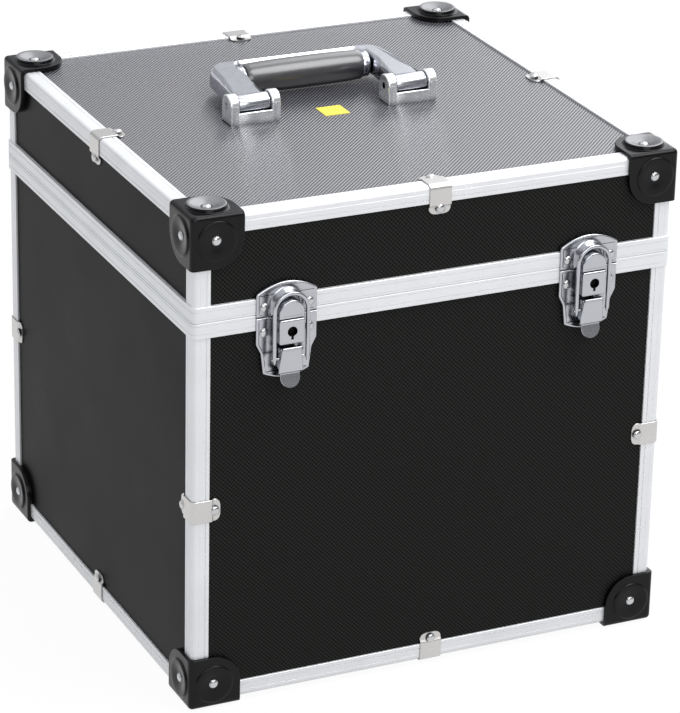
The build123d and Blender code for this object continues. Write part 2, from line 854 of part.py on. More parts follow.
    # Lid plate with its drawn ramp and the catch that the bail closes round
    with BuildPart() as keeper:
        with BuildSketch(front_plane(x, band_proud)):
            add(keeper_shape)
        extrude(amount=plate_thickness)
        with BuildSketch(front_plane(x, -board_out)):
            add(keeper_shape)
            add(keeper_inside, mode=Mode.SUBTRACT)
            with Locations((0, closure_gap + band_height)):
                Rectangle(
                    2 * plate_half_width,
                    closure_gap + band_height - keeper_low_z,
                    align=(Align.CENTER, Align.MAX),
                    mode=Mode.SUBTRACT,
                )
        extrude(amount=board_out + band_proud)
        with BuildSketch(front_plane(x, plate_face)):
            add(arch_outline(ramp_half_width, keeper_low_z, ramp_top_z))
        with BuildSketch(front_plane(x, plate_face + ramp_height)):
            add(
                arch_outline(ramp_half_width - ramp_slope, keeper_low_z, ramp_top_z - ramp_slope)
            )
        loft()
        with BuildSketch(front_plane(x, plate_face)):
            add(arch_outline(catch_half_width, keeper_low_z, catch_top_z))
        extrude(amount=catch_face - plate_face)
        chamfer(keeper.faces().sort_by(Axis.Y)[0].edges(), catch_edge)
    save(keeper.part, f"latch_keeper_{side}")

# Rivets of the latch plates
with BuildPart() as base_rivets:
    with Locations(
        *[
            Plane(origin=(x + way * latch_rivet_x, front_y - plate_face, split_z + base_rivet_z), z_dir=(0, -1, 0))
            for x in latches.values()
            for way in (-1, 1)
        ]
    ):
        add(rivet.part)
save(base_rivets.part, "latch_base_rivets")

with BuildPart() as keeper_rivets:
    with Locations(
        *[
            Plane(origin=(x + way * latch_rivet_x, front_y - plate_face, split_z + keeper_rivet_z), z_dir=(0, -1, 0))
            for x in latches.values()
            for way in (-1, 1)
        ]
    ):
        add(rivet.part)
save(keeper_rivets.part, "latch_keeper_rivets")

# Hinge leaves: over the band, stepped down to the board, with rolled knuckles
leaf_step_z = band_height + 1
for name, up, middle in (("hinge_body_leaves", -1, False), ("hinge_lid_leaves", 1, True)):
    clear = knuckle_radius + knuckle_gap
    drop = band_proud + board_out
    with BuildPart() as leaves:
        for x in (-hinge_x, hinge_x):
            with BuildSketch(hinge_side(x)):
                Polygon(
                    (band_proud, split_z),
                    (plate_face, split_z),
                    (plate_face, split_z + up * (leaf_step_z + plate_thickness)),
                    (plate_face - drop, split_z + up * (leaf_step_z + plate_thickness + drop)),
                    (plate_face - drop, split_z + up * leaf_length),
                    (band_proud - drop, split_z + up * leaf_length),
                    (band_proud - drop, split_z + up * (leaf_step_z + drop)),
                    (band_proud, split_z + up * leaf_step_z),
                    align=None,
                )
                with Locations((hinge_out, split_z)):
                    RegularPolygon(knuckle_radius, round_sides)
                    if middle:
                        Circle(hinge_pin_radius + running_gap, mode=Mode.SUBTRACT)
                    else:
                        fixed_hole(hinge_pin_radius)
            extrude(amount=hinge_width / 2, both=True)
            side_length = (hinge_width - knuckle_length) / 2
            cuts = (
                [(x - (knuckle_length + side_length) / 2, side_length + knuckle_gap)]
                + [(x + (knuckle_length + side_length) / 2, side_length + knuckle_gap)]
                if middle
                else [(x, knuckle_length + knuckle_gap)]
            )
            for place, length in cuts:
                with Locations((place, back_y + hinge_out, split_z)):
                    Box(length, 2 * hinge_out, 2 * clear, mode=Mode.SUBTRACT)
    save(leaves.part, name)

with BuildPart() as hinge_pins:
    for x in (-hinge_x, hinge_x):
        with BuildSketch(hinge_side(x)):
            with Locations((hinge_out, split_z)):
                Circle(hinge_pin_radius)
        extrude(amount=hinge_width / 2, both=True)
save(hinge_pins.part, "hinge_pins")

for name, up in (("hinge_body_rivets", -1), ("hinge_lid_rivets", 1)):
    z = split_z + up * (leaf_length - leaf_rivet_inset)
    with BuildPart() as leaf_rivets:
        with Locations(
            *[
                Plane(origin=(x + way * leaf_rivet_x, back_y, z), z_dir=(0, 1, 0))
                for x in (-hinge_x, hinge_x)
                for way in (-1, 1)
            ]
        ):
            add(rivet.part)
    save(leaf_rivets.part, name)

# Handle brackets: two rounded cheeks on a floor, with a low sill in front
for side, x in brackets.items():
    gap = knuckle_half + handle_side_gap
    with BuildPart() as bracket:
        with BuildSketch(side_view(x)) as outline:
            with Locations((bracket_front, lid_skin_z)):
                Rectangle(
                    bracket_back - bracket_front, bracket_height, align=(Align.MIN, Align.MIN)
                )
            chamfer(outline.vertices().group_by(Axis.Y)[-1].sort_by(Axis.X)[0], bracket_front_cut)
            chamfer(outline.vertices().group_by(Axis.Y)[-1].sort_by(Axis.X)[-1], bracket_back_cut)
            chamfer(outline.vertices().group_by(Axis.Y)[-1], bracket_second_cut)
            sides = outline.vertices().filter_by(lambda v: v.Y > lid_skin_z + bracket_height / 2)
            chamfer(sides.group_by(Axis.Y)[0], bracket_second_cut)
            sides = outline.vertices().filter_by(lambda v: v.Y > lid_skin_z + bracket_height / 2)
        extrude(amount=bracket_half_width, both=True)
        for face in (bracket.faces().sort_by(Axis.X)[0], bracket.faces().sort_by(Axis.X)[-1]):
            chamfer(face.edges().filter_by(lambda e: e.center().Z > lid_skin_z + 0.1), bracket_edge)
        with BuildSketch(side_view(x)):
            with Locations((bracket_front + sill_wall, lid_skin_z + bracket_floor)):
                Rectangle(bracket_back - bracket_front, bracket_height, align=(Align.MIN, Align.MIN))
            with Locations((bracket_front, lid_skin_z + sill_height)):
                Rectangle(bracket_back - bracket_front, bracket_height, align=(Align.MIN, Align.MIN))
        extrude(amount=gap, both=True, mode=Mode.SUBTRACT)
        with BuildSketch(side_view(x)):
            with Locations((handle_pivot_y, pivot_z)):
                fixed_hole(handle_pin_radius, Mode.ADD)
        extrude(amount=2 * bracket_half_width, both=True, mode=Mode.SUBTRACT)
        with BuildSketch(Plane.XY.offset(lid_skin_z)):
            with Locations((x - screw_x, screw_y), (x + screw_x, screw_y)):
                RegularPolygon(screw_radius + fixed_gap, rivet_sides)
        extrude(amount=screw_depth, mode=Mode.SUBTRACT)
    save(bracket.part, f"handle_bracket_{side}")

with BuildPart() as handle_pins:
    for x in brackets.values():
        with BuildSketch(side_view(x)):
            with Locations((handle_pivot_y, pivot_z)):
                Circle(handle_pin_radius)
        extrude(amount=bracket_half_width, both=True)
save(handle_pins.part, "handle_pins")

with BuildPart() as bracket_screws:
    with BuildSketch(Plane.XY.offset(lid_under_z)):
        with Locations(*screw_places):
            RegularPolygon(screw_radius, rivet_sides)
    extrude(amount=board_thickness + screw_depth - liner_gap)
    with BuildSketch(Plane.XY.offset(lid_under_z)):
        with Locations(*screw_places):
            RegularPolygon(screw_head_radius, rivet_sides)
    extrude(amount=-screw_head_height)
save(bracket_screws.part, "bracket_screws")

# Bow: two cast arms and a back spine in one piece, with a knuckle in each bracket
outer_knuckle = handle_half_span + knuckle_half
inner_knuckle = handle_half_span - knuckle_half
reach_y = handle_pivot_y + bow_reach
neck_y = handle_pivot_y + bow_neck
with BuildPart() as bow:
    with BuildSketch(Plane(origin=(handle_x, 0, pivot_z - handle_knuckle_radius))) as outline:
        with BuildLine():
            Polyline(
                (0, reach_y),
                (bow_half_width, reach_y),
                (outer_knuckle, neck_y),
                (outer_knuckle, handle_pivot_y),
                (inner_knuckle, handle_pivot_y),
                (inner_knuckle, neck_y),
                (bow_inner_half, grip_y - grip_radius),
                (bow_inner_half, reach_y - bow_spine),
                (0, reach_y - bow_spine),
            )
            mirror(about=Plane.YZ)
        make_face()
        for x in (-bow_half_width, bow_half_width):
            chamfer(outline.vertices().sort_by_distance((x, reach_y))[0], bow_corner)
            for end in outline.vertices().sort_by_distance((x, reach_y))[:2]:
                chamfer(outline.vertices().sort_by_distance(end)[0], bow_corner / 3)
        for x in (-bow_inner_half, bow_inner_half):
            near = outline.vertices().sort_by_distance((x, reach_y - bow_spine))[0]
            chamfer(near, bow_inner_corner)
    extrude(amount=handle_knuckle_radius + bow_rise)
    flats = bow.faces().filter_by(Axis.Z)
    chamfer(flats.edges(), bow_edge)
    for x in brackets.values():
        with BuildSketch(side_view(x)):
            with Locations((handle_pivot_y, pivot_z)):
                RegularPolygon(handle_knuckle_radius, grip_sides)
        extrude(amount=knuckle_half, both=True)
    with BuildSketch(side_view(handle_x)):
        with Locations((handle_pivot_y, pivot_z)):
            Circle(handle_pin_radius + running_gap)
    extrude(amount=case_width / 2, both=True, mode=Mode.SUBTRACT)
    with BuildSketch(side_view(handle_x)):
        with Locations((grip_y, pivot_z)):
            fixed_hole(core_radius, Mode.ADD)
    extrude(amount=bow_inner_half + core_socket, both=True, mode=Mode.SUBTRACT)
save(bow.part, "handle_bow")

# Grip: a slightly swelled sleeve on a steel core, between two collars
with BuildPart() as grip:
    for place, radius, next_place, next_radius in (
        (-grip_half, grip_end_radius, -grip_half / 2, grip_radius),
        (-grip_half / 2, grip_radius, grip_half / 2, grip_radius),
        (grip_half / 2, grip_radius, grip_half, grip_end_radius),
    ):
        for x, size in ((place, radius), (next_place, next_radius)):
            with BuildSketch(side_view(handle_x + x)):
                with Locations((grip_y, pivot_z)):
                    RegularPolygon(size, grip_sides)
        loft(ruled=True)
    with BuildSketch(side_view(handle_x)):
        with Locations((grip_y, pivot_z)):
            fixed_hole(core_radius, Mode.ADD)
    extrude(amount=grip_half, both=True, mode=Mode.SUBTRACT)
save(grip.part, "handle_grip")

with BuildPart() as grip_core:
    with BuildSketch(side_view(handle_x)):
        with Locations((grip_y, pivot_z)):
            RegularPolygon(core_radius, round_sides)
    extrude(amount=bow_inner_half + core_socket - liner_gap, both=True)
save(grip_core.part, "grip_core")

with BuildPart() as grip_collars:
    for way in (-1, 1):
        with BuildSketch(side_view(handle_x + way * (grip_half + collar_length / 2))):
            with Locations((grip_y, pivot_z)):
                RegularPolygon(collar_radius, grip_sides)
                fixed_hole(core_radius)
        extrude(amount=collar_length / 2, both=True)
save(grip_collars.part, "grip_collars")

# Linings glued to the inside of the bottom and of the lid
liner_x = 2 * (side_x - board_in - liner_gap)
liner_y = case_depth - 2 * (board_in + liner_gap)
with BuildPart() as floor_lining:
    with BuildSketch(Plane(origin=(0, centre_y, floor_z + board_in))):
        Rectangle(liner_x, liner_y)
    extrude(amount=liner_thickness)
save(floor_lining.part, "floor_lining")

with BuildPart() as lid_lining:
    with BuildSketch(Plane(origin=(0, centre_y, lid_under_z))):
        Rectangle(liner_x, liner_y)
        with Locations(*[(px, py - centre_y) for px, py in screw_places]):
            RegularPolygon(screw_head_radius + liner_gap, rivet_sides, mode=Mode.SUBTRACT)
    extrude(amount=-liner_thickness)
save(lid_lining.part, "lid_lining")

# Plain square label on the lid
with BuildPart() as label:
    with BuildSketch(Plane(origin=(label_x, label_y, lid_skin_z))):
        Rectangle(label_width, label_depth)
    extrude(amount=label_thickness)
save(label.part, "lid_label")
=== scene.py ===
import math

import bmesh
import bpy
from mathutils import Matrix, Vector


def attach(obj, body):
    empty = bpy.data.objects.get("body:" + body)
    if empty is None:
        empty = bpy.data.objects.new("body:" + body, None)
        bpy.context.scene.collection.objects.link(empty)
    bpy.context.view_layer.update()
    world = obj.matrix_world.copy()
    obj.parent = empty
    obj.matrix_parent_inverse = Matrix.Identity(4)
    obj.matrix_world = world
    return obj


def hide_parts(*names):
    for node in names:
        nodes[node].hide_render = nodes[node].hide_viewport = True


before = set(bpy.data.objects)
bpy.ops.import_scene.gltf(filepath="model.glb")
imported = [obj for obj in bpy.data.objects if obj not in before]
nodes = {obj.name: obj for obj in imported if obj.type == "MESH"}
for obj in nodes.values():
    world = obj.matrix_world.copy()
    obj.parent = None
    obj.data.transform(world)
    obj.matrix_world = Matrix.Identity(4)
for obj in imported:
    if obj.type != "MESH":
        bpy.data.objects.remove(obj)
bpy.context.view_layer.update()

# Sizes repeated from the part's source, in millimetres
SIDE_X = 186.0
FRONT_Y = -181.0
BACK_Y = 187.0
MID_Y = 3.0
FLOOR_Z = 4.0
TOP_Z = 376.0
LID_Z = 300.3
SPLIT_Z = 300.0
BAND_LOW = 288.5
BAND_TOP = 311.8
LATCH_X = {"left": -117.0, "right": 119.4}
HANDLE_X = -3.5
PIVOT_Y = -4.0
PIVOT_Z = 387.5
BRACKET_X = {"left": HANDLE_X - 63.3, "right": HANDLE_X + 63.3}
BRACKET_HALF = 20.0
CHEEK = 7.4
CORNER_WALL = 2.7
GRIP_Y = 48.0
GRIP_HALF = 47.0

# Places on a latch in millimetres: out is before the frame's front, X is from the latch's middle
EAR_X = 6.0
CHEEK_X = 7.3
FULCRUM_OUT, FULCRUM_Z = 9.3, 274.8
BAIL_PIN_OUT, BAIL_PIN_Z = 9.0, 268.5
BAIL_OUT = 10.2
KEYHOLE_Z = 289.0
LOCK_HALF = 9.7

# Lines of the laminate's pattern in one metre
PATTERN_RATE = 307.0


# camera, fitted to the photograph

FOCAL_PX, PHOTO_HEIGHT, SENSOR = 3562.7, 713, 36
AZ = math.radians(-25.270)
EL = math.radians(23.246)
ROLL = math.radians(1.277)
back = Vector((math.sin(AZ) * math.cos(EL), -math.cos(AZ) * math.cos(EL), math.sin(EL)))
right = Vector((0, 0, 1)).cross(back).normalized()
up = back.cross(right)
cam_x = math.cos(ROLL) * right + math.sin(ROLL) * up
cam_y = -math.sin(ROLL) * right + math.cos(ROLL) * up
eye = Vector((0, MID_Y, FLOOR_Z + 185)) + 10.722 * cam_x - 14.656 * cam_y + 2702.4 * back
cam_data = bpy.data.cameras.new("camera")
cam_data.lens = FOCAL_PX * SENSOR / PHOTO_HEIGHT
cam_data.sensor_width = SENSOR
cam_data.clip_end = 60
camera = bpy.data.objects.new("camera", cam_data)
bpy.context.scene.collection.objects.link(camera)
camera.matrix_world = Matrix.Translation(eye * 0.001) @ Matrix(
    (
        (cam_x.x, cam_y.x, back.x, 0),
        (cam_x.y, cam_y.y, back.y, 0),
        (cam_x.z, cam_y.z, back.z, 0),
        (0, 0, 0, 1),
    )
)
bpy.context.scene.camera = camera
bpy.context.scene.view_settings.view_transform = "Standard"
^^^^
▸ **The exercise**: Reproduce exactly the lines from the line with "before = set(bpy.data.objects)" to the line with "GRIP_HALF = 47.0", both end lines included.

▸ **Exercise result**:
before = set(bpy.data.objects)
bpy.ops.import_scene.gltf(filepath="model.glb")
imported = [obj for obj in bpy.data.objects if obj not in before]
nodes = {obj.name: obj for obj in imported if obj.type == "MESH"}
for obj in nodes.values():
    world = obj.matrix_world.copy()
    obj.parent = None
    obj.data.transform(world)
    obj.matrix_world = Matrix.Identity(4)
for obj in imported:
    if obj.type != "MESH":
        bpy.data.objects.remove(obj)
bpy.context.view_layer.update()

# Sizes repeated from the part's source, in millimetres
SIDE_X = 186.0
FRONT_Y = -181.0
BACK_Y = 187.0
MID_Y = 3.0
FLOOR_Z = 4.0
TOP_Z = 376.0
LID_Z = 300.3
SPLIT_Z = 300.0
BAND_LOW = 288.5
BAND_TOP = 311.8
LATCH_X = {"left": -117.0, "right": 119.4}
HANDLE_X = -3.5
PIVOT_Y = -4.0
PIVOT_Z = 387.5
BRACKET_X = {"left": HANDLE_X - 63.3, "right": HANDLE_X + 63.3}
BRACKET_HALF = 20.0
CHEEK = 7.4
CORNER_WALL = 2.7
GRIP_Y = 48.0
GRIP_HALF = 47.0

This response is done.